Marvel has taken the lead on this front, using a fascinating tactic to get attention for their diversity pushes. Instead of trying to sell readers on new characters who aren’t lily-white dudes, they simply rebrand their intellectual property. There’s a long tradition of different people taking on the monikers of existing superheroes after the originals die or retire, so why not use that trope in a way that pushes the envelope on identity politics? You’re not going to get much mainstream media attention by pitching the idea of a black girl who uses a robot suit. But if you say she’s Iron Man—a name familiar to anyone who’s purchased a movie ticket in the past eight years—all of a sudden, you’ve got yourself a Time headline. It’s much harder to do those kinds of swaps in film and TV. Doing an all-female reboot of Ghostbusters or theoretically casting a person of color as James Bond is an exceedingly costly gamble; comics are cheap to make, so you can go back on your experiment with little risk.

The experiments have thus been plentiful. First came the 2011 introduction of Miles Morales, an Afro-Latino kid from Brooklyn who took up the role of Spider-Man during a period when Peter Parker was out of commission. Then came the 2012 shift in which Captain Marvel was recast as a woman.
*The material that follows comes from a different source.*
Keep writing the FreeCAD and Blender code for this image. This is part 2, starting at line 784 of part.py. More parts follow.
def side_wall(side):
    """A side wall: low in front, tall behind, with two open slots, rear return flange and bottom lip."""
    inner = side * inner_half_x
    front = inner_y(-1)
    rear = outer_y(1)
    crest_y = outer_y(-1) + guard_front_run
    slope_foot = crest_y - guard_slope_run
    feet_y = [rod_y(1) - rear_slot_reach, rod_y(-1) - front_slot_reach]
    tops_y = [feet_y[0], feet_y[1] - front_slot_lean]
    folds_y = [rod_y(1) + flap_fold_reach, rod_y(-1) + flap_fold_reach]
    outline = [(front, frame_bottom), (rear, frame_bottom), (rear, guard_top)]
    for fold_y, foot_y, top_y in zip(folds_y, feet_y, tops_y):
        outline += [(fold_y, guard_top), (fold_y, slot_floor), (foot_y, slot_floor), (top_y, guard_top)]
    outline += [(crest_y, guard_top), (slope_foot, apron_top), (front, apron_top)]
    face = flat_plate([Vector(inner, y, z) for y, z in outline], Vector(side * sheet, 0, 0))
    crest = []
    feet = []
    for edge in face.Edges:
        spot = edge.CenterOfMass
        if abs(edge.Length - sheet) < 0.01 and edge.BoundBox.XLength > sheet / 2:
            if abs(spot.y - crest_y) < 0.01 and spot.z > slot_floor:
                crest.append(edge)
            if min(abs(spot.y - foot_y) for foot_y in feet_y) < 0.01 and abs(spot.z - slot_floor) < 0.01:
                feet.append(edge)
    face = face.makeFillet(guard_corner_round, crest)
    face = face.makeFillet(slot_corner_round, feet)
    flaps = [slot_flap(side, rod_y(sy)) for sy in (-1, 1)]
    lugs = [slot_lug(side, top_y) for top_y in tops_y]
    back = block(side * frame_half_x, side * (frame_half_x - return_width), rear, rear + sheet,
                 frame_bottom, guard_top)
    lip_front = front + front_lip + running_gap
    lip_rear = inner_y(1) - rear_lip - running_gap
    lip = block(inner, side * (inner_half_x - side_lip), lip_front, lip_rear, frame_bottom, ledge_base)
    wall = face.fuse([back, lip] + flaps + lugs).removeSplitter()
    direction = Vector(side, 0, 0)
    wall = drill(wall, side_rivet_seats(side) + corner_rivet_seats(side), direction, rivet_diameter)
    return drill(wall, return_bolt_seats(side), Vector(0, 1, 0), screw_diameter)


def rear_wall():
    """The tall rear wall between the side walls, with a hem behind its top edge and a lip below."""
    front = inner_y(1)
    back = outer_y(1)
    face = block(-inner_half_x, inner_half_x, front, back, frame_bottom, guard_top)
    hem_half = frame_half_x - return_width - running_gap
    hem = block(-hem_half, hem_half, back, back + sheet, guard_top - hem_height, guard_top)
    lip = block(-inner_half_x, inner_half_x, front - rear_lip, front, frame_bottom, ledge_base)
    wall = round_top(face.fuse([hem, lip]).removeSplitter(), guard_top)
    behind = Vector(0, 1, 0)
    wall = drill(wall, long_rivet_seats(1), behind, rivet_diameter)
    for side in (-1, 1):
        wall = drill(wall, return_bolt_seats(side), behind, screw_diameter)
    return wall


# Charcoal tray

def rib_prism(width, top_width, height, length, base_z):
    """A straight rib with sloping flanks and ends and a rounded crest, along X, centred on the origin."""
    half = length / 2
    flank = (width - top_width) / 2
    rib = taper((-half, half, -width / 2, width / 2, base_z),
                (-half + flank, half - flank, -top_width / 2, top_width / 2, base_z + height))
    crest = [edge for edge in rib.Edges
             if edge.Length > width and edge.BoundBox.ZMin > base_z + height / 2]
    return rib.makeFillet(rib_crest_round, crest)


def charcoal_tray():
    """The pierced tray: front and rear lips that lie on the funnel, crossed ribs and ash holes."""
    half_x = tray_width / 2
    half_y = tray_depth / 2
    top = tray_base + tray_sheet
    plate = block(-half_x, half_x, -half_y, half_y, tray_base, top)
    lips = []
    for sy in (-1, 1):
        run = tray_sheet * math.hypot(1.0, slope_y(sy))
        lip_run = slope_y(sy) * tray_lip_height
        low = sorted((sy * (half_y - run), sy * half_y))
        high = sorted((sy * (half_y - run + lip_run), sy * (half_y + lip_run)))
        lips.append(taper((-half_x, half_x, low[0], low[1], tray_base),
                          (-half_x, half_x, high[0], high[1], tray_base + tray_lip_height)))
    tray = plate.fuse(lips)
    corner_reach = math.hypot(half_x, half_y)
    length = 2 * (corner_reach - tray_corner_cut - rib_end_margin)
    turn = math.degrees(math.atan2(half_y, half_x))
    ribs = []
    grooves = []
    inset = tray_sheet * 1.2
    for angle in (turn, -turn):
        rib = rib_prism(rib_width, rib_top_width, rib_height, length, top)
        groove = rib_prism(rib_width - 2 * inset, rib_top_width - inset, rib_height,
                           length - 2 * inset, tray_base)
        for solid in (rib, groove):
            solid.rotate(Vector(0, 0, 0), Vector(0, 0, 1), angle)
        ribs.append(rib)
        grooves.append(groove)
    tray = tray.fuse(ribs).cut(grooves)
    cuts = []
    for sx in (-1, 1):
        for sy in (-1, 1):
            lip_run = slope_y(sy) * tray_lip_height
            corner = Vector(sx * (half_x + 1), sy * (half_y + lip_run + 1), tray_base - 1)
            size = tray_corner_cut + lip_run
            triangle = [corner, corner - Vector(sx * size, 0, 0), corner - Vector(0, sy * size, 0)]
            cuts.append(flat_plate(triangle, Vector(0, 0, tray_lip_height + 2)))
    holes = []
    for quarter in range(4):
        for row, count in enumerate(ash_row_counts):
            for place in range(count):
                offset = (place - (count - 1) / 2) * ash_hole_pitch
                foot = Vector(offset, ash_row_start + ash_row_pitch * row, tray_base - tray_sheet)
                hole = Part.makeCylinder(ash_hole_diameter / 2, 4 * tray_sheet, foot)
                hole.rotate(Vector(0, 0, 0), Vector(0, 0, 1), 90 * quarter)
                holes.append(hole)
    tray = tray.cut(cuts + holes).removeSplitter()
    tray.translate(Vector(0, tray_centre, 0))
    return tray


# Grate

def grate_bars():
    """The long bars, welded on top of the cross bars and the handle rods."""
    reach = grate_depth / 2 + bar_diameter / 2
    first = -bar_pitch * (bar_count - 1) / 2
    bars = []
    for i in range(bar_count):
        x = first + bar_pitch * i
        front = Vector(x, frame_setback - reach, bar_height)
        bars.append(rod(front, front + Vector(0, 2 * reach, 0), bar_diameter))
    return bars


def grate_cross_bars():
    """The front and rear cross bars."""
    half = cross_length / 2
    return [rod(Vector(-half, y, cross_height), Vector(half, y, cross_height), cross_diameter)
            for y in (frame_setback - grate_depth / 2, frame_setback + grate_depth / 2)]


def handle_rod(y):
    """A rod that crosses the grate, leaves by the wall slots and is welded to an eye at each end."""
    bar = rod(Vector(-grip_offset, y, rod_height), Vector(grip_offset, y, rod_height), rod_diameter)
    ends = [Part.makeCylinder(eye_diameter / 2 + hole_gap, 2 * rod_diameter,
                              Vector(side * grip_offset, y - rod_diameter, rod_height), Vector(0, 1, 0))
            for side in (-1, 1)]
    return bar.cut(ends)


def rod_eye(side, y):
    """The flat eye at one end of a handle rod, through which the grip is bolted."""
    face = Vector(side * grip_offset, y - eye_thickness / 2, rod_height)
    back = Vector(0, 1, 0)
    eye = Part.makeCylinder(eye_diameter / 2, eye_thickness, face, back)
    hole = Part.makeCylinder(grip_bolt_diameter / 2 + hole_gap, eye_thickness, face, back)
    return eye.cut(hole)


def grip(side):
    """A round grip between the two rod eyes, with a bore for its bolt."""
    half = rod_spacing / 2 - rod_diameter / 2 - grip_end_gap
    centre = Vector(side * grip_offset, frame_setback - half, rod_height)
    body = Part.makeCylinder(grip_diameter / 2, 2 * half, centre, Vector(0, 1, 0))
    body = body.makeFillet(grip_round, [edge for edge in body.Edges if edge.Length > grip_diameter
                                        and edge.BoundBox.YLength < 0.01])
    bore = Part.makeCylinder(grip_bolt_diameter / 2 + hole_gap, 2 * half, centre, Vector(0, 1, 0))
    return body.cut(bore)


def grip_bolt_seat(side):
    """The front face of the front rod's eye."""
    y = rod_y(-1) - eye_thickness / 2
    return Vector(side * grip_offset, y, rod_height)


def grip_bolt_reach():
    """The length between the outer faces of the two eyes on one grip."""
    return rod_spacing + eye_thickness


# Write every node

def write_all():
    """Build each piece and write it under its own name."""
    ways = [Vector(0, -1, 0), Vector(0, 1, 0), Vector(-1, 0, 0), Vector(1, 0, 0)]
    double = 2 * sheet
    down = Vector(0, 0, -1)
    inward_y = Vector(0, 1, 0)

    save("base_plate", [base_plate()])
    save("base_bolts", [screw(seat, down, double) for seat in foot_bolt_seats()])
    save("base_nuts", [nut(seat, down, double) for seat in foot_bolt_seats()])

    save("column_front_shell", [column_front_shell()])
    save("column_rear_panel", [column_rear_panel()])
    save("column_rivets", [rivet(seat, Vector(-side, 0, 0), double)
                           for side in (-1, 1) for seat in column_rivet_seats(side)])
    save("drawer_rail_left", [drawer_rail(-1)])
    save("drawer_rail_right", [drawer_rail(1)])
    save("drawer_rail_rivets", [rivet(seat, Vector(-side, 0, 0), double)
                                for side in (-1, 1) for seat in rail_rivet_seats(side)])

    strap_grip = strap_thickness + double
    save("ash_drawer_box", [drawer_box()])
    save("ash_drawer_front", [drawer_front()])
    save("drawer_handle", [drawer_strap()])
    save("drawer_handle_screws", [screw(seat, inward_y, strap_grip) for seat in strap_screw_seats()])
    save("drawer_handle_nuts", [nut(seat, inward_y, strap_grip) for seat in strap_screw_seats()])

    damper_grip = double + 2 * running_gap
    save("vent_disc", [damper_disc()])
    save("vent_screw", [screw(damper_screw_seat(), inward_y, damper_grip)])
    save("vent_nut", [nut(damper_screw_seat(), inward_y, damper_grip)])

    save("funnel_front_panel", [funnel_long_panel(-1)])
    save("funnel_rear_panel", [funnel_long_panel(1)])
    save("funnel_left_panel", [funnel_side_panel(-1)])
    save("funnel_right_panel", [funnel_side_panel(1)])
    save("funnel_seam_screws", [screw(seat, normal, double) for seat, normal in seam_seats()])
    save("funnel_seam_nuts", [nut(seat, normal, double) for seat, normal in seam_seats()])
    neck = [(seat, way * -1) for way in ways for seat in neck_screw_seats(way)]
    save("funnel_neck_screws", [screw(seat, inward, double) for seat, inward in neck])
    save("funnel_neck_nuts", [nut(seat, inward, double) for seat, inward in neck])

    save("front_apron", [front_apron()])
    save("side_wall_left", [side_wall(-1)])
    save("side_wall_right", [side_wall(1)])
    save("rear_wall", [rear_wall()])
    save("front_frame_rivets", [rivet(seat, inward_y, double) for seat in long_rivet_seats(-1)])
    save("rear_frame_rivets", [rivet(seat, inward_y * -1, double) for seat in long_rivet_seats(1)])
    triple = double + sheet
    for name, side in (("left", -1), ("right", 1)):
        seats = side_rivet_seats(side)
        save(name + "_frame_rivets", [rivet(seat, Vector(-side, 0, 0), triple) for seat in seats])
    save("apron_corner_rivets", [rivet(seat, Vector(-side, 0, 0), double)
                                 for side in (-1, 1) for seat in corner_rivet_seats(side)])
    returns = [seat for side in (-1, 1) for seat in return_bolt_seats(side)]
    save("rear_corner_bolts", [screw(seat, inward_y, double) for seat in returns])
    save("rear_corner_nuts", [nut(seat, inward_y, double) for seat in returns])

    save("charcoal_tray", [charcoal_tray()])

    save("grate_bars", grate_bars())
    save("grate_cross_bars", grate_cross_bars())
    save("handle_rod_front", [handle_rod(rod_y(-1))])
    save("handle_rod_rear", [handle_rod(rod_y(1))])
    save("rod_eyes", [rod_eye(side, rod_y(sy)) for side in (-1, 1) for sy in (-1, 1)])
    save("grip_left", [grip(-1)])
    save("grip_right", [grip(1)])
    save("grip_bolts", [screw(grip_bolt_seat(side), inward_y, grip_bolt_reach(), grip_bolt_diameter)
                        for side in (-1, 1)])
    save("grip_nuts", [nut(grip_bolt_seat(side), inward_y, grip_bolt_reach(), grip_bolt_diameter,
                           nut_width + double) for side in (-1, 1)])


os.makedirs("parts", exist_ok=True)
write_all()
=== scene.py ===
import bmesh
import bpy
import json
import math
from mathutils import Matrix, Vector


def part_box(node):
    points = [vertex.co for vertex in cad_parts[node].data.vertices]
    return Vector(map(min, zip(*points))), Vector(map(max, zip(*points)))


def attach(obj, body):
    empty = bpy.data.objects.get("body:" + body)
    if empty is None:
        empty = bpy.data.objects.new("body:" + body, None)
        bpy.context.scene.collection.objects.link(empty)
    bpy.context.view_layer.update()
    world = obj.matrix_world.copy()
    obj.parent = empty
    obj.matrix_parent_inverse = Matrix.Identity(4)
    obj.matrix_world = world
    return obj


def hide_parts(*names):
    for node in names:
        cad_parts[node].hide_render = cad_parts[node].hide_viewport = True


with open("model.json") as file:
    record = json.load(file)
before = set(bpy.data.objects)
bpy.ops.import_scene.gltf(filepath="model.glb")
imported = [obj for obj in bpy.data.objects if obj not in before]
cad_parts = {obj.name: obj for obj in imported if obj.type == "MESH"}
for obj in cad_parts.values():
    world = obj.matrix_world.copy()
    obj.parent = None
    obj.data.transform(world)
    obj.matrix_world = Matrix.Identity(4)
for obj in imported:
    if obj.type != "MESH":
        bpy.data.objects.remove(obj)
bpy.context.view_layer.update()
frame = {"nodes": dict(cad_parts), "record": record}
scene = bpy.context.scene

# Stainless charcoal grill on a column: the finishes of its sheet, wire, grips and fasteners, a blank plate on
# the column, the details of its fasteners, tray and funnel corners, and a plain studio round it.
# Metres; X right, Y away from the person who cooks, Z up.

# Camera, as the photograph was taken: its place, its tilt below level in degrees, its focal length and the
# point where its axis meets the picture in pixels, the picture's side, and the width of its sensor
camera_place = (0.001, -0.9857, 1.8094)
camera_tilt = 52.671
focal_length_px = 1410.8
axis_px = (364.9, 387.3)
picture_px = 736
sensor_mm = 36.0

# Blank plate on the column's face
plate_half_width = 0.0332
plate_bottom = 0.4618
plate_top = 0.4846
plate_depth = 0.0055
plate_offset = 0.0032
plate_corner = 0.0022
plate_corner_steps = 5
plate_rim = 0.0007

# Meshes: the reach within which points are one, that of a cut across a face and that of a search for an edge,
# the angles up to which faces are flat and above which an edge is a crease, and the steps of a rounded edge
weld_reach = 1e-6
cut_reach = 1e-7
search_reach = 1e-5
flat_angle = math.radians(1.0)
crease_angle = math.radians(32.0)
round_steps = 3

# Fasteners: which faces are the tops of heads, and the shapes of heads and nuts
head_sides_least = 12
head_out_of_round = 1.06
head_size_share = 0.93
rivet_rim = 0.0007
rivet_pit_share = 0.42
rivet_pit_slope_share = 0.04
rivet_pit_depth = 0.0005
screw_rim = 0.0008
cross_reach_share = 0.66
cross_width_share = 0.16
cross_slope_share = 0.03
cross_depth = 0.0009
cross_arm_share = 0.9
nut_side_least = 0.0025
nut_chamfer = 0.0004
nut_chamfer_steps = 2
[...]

The next year, a new Ms. Marvel was introduced who, unlike her predecessor, was Pakistani American and Muslim. There were twin announcements in 2014 that there would be a new, female Thor and a black man wielding the shield of Captain America. Last year brought yet another surprise: White-bread Bruce Banner would no longer be the Hulk—that emerald mantle would be held by a Korean American kid. Now, we’ve got Riri.

All of those changes are pretty inarguably positive. It’s hard to claim that making marginalized identities more prominent is anything but a step in the right direction. But how far does that step really stretch? To be sure, it’s important for fans of the insanely lucrative and ever-growing superhero genre to see people like themselves on the page and on the screen. If you thrill to the antics of spandex-clad do-gooders, you deserve to not feel invisible, especially if you’re a young person whose notion of identity and self-worth are still being formed.
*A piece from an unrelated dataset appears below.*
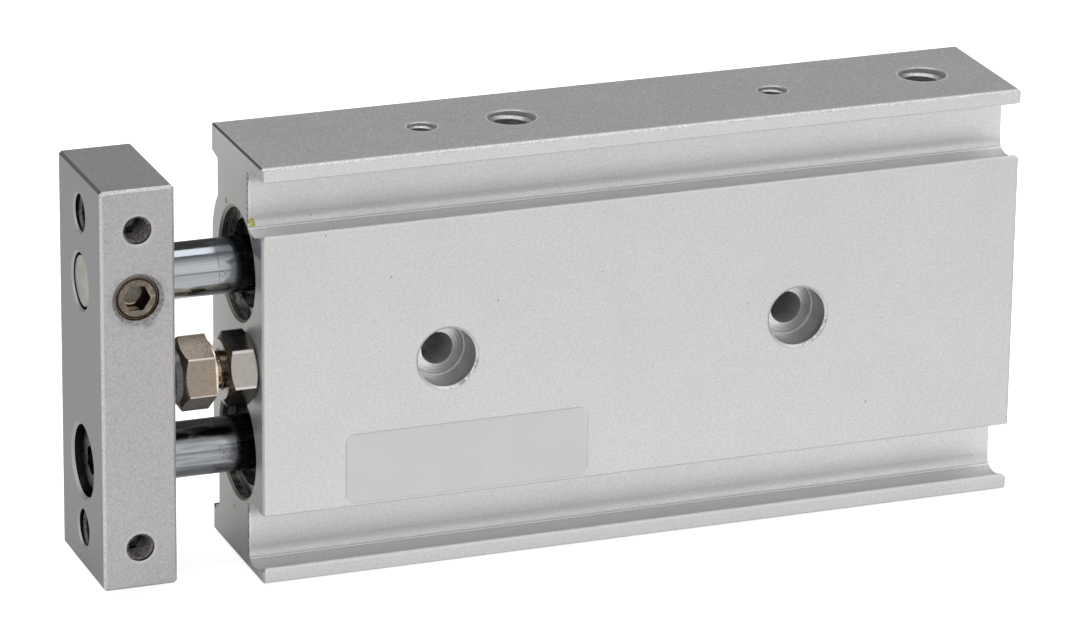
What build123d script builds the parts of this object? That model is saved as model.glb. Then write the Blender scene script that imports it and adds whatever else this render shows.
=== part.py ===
from build123d import *
from math import atan2, cos, degrees, radians, sin, sqrt, tan
import os

# Guided pneumatic cylinder with two parallel piston rods, in millimetres.
# X runs along the rods, with the end plate towards -X. Y runs across the thickness and Z up the height.
# The origin is the centre of the housing's underside. The rods are drawn in, as the cylinder rests.

# Main sizes
stroke = 30.0
rod_pitch = 20.0
rod_diameter = 6.0
bore_diameter = 10.0
seat_diameter = 12.0
side_wall = 2.5  # between a seat and the wide faces
end_wall = 7.0  # between a seat and the narrow faces

# Clearances
running_gap = 0.03  # radial, between a rod and its bush
seal_gap = 0.02  # radial, between a lip or ring and what slides past it
fit_gap = 0.02  # radial, between pieces that are pushed together
thread_gap = 0.05  # radial, between a screw and its tapped hole
tapped_hole_runout = 1.5  # beyond the end of a screw

# Front end of each bore, from the mouth inwards
mouth_chamfer = 0.25
front_recess = 1.2
snap_ring_thickness = 1.0
retainer_thickness = 1.2
retainer_gap = 0.6
rod_cover_flange = 6.6
rod_cover_tail = 3.6
rod_seal_length = 2.4
rod_seal_depth = 1.75
guide_bush_length = 20.0
guide_bush_wall = 1.0
o_ring_land = 0.6

# Rear end of each bore
rear_recess = 1.4
head_cover_flange = 3.4
head_cover_sleeve = 1.2
head_cover_puller_radius = 1.25
head_cover_puller_depth = 2.6

# Rings held in grooves
snap_ring_width = 1.45
snap_ring_bite = 0.25
snap_ring_opening = 64.0
snap_ring_lug_radius = 0.95
snap_ring_eye_radius = 0.45
o_ring_section = 1.1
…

And yet, Marvel has been undermining its own efforts in a number of ways. First of all, a lot of the changes have felt decidedly impermanent. The original Thor is still stomping around in the cosmos, waiting in the wings if and when his corporate overlords ever want to bring him back into the spotlight. The same goes for the Hulk. Puny Bruce Banner can go green whenever Marvel needs him to. Even more odd are the situations of Spidey and Cap. In each case, the replacement and the original are still operating in the Marvel universe under the names “Spider-Man” and “Captain America,” respectively. If there are two superheroes with the same name, and one’s had that name since your grandfather was a kid—and has that name in a multibillion-dollar film franchise—why would you ever assume the nonwhite newbie will outlast him?
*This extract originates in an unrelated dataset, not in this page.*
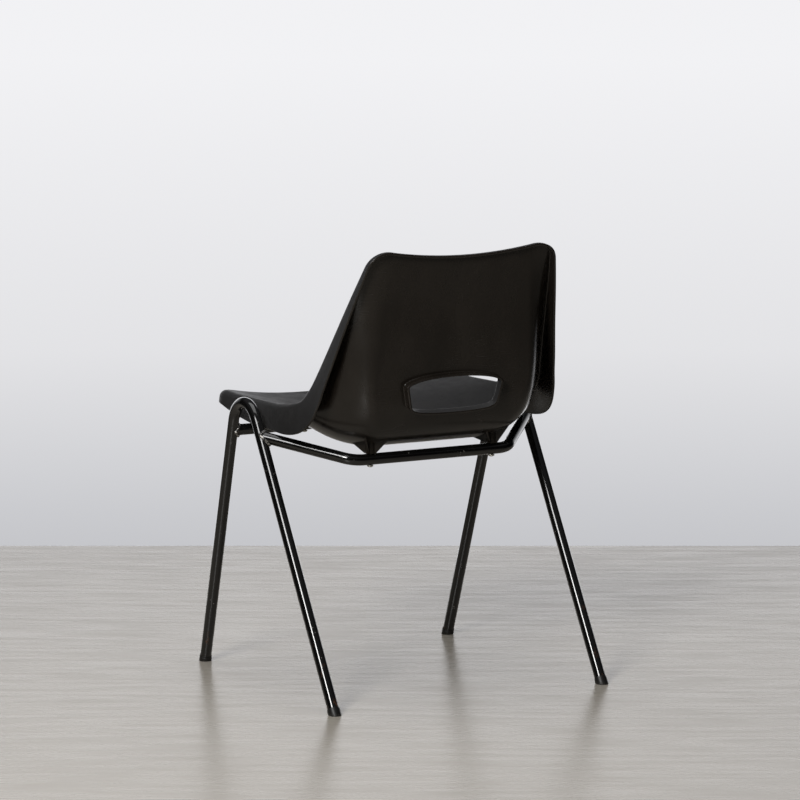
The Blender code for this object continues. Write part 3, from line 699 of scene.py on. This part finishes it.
def add_fold(points, faces, loop, outward, target, radius, depth):
    """Fold the sheet along a loop: an arc from the outward direction to the target direction,
    and then straight on by the depth. Returns the points and the loop of the free edge."""
    base = points[loop]
    turn = np.arccos(np.clip(np.sum(outward * target, axis=1), -1, 1))[:, None]
    inward = unit(target - np.cos(turn) * outward)
    radius = np.asarray(radius).reshape(-1, 1)
    depth = np.asarray(depth).reshape(-1, 1)
    rows = []
    for step in range(1, FOLD_STEPS + 1):
        angle = turn * step / FOLD_STEPS
        rows.append(base + radius * (np.sin(angle) * outward + (1 - np.cos(angle)) * inward))
    bend_end = rows[-1]
    rows += [bend_end + depth * target * share for share in (0.5, 1.0)]
    previous = list(loop)
    for row in rows:
        current = list(range(len(points), len(points) + len(loop)))
        points = np.vstack([points, row])
        bridge(faces, current, previous)
        previous = current
    return points, previous


def loop_directions(points, normals, loop):
    """The tangents along a loop, and the directions in the sheet that lead out across it."""
    ring = points[loop]
    tangent = unit(np.roll(ring, -1, axis=0) - np.roll(ring, 1, axis=0))
    return tangent, unit(np.cross(tangent, normals))


def vertex_normals(points, faces):
    """Unit normals at the points, from the faces around them."""
    quads = np.array(faces)
    crossed = np.cross(points[quads[:, 2]] - points[quads[:, 0]],
                       points[quads[:, 3]] - points[quads[:, 1]])
    total = np.zeros_like(points)
    for corner in range(4):
        np.add.at(total, quads[:, corner], unit(crossed))
    return unit(total)


def close_edge(points, faces, upper, lower, target):
    """Join the two faces of the sheet along a free edge with a half-round nose."""
    middle = (points[upper] + points[lower]) / 2
    half = (points[upper] - points[lower]) / 2
    reach = np.linalg.norm(half, axis=1, keepdims=True) * RIM_ROUNDING
    loops = [upper]
    for angle in np.radians((55, 90, 125)):
        row = middle + half * math.cos(angle) + target * reach * math.sin(angle)
        loops.append(list(range(len(points), len(points) + len(upper))))
        points = np.vstack([points, row])
    loops.append(lower)
    for before, following in zip(loops, loops[1:]):
        bridge(faces, following, before)
    return points


def shell_solid():
    """Points, faces and the count of faces on the sitter's side, without the bosses."""
    surface = ShellSurface()
    flat, faces, edge, hole = shell_sheet(surface)
    points = surface.points(flat[:, 0], flat[:, 1])

    normals = surface.normals(flat[edge, 0], flat[edge, 1])
    tangent, outward = loop_directions(points, normals, edge)
    values = surface.values(flat[edge, 1])
    angle = np.radians(values[:, 7])
    away = np.stack([0 * angle, np.sin(angle), -np.cos(angle)], axis=1)
    away = unit(away - np.sum(away * tangent, axis=1, keepdims=True) * tangent)
    sideways = np.cross(tangent, away)
    sideways *= np.sign(np.sum(sideways * outward, axis=1, keepdims=True))
    rim_target = math.cos(FLANGE_FLARE) * away + math.sin(FLANGE_FLARE) * sideways
    points, rim = add_fold(points, faces, edge, outward, rim_target,
                           values[:, 9], values[:, 8])

    loop = hole[::-1]
    normals = surface.normals(flat[loop, 0], flat[loop, 1])
    tangent, outward = loop_directions(points, normals, loop)
    points, lip = add_fold(points, faces, loop, outward, -normals,
                           HOLD_FOLD, HOLD_LIP)

    sitter_faces = len(faces)
    count = len(points)
    under = points - SHELL_THICKNESS * vertex_normals(points, faces)
    points = np.vstack([points, under])
    faces += [tuple(count + number for number in face[::-1]) for face in faces]
    for free, target in ((rim, rim_target), (lip, -normals)):
        below = [count + number for number in free]
        points = close_edge(points, faces, free, below, target)
    return points, faces, sitter_faces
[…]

Luckily, there are no signs that Ms. Marvel or Captain Marvel will revert to their original statuses—no one is sharing their mantles. Even better, those two characters, in their new incarnations, have repeatedly interrogated race and gender (and, in the case of Ms. Marvel, faith). The rest have touched on identity politics only lightly, though often memorably. Thor has struggled with the fact that no one seems to take her as seriously as her predecessor, the black Captain America has dealt with racist hate groups, the Korean American Hulk has challenged Asian-nerd stereotypes, and Miles has wrung his hands over whether he feels comfortable with people talking about his ethnicity.

The issue being addressed in the past 24 hours is the fact that four of the most lucrative and famous of these characters—Spider-Man, Iron Man, Thor, and Captain America—are being narratively stewarded by people who don’t share their ethnic or gender identities. Their solo titles are all being written by white men. That’s certainly not to say white people can’t write about race or men can’t write about gender. Of course they can. And Bendis is a very talented writer—his stories about Riri could be dazzling and groundbreaking.

But the post-Riri outcry is about matters that are larger than any one story decision: Why should we be prioritizing white, male creators’ takes when a nonwhite, nonmale character is put in the foreground? Aren’t we losing a tremendous opportunity by not having people who look like those characters tell their stories? And isn’t it frustrating that, as theblerdgirl noted, a black woman won’t pick up the paycheck for a story about a black girl, especially after Marvel has reaped so much goodwill and praise for introducing one?

All of that said, it would be a shame to look at the critiques that progressive nerds are making about the Iron Man news and conclude that they’re calling for a kind of identity siloing, in which only black people can write black characters, only women can write women, and so on. Marvel just needs more black creators and women creators, period, doing all kinds of series. Things are getting better, as of late. According to industry analyst Tim Hanley, nearly 19 percent of the company’s creators are female, a number that’s been generally rising in recent years. Last year, there was an outcry over the paucity of black creators on Marvel titles; there are a few more now, including none other than Ta-Nehisi Coates.

However, looking at the backlash to the Riri announcement, one is reminded of Ruth Bader Ginsburg’s oft-quoted line about gender on the Supreme Court: “People ask me sometimes, ‘When do you think it will it be enough? When will there be enough women on the court?’ And my answer is when there are nine.” If a black girl can dream of flying as high as Tony Stark, it’s perfectly reasonable for geeks to dream of a superhero-comics publisher whose staff is as diverse as its characters.